- INFORMATION SUPPLIED:
════

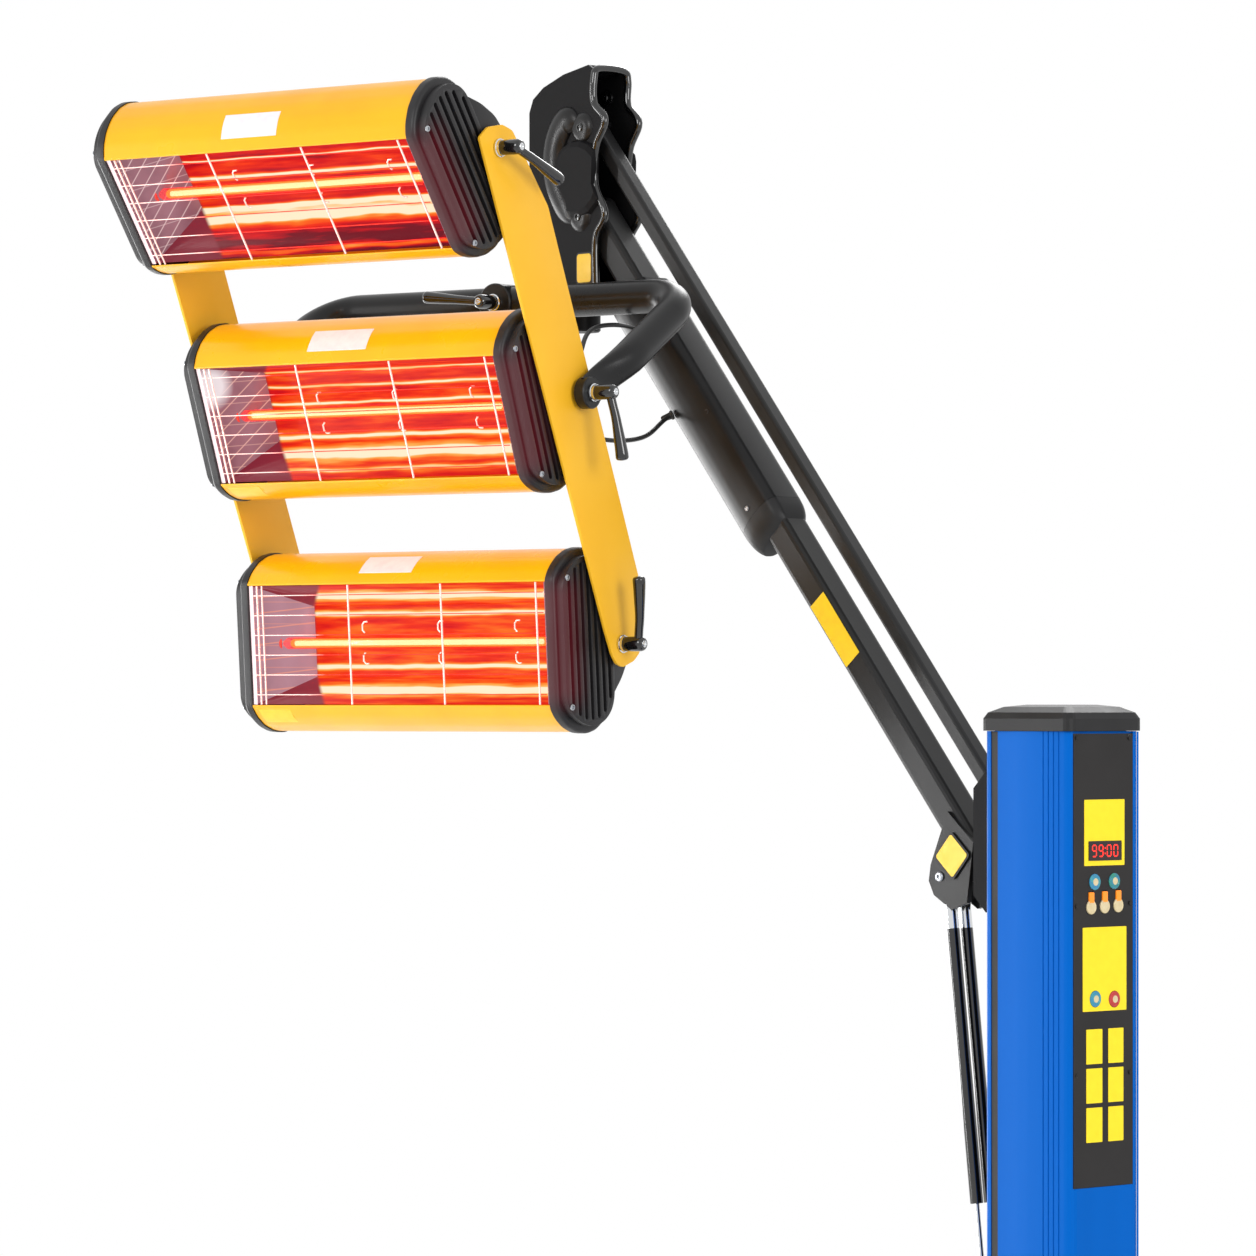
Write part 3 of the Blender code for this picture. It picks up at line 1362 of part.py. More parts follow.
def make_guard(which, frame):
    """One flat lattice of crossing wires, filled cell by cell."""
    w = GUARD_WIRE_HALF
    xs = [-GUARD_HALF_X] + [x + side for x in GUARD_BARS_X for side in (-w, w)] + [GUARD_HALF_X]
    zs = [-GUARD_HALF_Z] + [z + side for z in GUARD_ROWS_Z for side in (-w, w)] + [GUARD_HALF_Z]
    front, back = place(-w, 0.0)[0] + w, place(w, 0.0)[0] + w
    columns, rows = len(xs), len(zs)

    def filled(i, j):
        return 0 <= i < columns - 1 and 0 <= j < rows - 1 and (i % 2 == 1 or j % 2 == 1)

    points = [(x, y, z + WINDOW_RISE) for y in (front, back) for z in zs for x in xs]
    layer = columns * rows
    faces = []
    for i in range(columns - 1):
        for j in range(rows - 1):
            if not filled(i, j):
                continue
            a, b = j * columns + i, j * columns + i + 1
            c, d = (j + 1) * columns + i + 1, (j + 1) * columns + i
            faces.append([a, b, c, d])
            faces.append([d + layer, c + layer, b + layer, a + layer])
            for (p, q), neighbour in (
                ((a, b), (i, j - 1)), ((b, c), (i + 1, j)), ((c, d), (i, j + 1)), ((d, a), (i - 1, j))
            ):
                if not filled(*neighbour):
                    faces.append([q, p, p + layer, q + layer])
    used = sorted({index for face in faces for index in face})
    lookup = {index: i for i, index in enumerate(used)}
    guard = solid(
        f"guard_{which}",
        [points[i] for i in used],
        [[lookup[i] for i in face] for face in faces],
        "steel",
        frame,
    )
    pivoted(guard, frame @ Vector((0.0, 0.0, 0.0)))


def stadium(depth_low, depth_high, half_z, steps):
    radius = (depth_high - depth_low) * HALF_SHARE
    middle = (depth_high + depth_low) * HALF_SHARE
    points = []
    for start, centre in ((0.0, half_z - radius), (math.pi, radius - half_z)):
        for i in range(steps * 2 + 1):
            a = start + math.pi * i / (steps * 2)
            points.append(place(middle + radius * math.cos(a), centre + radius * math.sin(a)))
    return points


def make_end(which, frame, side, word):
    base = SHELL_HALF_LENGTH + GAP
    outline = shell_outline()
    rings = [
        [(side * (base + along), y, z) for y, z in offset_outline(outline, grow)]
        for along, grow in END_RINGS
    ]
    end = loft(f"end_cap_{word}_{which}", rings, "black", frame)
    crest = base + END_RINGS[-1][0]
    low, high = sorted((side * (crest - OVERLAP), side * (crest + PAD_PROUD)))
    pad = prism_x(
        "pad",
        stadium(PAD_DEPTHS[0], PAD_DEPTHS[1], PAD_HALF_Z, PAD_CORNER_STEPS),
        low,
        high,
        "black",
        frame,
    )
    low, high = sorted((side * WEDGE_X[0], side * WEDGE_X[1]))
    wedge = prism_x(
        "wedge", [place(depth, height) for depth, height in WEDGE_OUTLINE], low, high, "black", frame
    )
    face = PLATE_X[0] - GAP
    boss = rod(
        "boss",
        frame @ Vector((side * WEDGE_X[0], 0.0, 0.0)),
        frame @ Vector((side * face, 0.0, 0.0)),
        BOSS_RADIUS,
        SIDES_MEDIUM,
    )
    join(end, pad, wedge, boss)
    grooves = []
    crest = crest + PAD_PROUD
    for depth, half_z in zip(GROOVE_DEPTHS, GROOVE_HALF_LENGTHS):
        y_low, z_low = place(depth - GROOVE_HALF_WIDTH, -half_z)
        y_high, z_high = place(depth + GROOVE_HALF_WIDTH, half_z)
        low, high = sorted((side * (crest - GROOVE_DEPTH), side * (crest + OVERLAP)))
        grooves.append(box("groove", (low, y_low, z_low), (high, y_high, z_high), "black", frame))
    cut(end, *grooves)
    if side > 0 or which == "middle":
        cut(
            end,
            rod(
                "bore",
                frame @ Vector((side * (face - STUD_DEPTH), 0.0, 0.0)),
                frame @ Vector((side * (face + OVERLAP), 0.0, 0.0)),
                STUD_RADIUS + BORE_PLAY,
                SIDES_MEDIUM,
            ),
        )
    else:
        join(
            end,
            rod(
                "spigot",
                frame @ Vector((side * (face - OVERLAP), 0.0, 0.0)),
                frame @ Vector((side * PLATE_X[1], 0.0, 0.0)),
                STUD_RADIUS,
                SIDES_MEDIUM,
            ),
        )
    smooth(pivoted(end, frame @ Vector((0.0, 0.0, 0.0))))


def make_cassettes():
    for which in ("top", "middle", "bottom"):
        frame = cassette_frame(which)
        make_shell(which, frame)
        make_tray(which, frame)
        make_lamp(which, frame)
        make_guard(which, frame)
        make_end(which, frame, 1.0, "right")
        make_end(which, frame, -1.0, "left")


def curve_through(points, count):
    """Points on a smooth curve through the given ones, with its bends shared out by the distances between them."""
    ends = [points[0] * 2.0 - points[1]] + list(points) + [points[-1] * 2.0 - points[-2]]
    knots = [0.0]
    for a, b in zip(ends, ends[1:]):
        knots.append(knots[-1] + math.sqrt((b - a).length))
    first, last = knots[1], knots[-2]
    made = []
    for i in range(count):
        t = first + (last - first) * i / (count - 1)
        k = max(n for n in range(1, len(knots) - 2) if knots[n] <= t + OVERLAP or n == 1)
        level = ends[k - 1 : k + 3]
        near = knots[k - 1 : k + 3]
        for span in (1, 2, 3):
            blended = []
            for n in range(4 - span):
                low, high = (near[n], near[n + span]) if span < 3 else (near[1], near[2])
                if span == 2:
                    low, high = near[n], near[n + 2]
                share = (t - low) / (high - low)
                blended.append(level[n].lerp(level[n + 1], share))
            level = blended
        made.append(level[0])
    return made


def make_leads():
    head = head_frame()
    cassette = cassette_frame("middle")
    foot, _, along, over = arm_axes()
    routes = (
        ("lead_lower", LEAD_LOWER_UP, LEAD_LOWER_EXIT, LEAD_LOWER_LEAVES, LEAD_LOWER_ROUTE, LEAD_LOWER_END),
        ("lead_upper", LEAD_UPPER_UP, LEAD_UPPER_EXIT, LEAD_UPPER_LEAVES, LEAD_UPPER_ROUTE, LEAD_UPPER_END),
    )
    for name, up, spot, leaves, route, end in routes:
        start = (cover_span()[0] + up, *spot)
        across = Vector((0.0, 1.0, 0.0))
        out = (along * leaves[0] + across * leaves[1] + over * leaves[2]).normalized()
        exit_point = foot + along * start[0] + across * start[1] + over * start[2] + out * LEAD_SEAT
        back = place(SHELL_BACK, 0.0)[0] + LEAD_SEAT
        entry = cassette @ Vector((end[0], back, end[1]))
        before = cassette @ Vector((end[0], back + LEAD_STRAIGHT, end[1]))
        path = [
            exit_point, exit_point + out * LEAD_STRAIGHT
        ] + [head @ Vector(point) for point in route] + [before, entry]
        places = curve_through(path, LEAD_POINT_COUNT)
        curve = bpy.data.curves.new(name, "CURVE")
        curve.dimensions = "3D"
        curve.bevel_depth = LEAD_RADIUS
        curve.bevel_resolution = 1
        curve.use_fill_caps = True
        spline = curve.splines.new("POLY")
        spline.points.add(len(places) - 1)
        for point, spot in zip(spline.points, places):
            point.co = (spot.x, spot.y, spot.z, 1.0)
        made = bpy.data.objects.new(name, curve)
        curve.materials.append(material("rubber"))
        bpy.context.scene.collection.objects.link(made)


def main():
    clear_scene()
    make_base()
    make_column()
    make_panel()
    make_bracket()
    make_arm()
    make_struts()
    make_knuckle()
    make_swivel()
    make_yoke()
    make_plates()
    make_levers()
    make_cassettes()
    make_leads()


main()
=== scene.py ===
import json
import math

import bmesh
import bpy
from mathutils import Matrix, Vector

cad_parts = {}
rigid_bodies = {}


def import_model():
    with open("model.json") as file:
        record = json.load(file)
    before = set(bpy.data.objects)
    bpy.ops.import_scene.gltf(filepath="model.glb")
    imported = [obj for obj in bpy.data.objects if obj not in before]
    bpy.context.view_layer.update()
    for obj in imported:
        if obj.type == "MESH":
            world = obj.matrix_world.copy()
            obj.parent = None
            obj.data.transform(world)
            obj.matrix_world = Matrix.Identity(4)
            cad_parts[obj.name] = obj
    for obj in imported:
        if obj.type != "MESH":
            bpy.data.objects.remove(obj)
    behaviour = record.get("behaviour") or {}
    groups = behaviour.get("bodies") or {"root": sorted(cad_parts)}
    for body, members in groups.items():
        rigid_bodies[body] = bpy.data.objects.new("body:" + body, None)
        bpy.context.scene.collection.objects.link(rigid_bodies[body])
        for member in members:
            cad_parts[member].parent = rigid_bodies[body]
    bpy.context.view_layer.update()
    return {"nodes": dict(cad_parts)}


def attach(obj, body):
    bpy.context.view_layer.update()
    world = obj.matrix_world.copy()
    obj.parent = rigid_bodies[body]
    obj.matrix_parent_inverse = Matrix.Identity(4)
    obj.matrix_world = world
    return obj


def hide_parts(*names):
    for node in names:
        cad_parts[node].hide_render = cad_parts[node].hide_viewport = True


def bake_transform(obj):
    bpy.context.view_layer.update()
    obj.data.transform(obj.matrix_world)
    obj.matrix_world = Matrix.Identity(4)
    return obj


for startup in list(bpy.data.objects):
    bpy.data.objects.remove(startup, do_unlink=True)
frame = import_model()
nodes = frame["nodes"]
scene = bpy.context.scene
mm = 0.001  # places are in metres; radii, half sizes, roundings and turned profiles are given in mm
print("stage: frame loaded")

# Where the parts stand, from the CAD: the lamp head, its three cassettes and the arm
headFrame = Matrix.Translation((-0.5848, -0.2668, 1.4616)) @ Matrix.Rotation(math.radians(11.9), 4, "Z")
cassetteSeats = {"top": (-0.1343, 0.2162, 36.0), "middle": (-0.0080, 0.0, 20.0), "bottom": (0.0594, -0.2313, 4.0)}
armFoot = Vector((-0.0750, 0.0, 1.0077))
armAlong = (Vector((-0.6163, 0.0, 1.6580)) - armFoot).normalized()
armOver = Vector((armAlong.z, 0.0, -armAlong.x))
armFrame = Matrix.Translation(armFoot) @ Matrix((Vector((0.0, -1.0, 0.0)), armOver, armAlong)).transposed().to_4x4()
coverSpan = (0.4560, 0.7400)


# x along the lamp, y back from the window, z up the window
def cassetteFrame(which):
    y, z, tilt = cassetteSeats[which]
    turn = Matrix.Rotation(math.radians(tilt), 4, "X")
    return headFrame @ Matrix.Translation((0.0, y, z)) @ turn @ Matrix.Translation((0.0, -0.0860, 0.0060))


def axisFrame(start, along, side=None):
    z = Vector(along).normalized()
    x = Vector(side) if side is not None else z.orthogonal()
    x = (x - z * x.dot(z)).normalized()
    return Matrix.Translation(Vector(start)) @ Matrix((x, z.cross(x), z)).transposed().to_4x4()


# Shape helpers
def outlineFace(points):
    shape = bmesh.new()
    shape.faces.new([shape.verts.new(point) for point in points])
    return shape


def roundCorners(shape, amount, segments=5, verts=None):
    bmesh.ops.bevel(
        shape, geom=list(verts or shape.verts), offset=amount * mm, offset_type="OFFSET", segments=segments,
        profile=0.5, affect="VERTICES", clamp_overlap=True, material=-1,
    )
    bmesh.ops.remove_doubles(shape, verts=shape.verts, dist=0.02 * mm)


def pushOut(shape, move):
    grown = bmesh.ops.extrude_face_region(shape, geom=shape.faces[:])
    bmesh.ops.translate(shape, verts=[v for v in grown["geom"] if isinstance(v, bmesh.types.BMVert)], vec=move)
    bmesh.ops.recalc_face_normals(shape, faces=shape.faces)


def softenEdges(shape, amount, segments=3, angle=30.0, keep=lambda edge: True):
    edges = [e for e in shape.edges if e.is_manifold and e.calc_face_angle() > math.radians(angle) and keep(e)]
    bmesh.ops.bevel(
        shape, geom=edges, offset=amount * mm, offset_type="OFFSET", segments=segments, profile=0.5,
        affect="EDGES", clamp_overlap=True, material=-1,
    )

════

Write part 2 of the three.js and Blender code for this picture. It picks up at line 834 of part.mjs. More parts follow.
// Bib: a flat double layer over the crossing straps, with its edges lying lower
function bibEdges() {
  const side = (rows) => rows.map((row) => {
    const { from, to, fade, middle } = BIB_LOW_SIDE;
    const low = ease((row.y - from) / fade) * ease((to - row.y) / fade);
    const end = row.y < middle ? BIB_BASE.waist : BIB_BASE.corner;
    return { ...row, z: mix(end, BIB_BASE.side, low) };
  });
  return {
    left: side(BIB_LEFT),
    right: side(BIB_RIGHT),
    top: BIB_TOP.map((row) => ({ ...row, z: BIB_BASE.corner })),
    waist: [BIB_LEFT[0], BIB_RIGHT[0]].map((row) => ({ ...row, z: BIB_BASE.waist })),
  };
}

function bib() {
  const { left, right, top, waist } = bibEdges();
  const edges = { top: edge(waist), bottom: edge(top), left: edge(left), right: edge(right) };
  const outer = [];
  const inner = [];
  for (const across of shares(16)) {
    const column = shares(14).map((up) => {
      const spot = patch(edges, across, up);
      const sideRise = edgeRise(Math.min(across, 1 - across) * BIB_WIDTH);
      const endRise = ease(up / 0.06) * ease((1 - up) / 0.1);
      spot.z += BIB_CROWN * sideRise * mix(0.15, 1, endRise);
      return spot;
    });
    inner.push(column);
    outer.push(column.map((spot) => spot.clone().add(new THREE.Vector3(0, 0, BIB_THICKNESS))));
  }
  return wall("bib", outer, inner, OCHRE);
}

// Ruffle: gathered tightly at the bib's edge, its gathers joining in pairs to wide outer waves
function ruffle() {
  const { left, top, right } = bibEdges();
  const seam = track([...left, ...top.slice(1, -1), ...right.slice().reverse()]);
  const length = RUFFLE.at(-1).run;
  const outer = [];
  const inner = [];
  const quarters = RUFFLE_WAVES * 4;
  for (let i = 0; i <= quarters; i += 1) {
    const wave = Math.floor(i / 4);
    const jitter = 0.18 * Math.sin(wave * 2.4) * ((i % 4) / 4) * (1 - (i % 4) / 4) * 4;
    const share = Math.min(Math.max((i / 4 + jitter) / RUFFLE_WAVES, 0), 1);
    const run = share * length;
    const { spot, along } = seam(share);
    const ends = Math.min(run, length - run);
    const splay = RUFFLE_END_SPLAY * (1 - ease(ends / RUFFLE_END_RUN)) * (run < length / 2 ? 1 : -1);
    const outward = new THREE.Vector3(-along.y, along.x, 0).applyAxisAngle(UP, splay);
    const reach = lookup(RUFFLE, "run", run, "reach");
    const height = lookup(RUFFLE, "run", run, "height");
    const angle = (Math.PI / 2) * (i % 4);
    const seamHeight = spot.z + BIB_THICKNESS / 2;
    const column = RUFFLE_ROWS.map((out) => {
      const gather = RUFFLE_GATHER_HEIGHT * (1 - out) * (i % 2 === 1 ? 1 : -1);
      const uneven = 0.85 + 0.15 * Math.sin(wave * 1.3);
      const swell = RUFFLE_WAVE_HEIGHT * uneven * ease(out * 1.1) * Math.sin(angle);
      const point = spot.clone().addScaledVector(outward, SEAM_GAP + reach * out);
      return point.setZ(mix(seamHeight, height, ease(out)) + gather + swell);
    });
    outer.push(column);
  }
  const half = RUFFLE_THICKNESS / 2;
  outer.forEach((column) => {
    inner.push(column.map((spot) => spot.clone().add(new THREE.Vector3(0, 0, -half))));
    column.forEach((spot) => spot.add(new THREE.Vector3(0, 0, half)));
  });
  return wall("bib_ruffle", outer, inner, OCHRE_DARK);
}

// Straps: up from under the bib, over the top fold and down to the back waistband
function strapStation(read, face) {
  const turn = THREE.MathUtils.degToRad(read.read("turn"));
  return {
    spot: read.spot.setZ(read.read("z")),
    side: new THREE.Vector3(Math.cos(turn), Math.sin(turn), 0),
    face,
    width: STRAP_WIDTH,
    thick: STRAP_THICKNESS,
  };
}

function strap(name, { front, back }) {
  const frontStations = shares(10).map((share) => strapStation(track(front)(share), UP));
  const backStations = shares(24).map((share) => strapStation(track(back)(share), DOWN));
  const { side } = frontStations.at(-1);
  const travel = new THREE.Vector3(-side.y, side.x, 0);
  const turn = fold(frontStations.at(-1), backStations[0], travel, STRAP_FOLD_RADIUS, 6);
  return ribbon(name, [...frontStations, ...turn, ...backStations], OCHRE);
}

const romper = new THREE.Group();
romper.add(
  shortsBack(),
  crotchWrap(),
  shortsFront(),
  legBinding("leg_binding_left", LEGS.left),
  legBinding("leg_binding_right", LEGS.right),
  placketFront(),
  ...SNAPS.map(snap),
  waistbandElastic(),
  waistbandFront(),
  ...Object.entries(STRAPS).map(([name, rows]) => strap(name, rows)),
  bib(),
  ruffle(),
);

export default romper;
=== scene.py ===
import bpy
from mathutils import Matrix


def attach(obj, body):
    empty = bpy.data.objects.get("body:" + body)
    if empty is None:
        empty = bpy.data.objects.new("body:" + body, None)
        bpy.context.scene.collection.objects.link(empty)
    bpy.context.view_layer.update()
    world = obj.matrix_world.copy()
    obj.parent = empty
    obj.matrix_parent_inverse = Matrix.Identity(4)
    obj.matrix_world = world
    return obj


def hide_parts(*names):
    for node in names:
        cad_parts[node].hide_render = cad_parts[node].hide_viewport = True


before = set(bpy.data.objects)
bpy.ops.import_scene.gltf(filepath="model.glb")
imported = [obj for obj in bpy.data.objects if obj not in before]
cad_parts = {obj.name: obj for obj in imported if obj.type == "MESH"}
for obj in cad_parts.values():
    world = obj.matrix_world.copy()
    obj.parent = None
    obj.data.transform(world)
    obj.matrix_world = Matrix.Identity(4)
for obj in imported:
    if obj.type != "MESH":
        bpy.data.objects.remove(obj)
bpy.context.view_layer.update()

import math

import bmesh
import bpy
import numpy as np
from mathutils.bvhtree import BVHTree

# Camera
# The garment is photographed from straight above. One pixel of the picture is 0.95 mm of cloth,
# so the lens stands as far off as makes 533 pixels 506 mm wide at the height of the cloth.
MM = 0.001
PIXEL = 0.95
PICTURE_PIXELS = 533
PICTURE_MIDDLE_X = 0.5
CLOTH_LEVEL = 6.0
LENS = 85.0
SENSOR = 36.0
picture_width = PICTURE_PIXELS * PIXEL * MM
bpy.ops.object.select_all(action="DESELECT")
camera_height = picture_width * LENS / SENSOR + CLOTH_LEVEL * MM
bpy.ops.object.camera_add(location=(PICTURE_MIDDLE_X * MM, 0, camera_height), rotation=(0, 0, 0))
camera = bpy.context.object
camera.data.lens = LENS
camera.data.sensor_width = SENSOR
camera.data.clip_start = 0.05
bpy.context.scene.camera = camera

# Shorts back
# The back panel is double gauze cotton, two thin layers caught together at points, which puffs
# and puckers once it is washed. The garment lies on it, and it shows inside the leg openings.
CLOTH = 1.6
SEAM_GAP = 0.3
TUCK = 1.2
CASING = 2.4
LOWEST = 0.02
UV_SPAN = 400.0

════

- WHAT YOU NEED TO DO:
Above are the entries. Quote exactly the lines from the one bearing "const romper = new THREE.Group();" through the one bearing "bpy.context.scene.collection.objects.link(empty)".

- SOLUTION FOR THIS EXERCISE:
const romper = new THREE.Group();
romper.add(
  shortsBack(),
  crotchWrap(),
  shortsFront(),
  legBinding("leg_binding_left", LEGS.left),
  legBinding("leg_binding_right", LEGS.right),
  placketFront(),
  ...SNAPS.map(snap),
  waistbandElastic(),
  waistbandFront(),
  ...Object.entries(STRAPS).map(([name, rows]) => strap(name, rows)),
  bib(),
  ruffle(),
);

export default romper;
=== scene.py ===
import bpy
from mathutils import Matrix


def attach(obj, body):
    empty = bpy.data.objects.get("body:" + body)
    if empty is None:
        empty = bpy.data.objects.new("body:" + body, None)
        bpy.context.scene.collection.objects.link(empty)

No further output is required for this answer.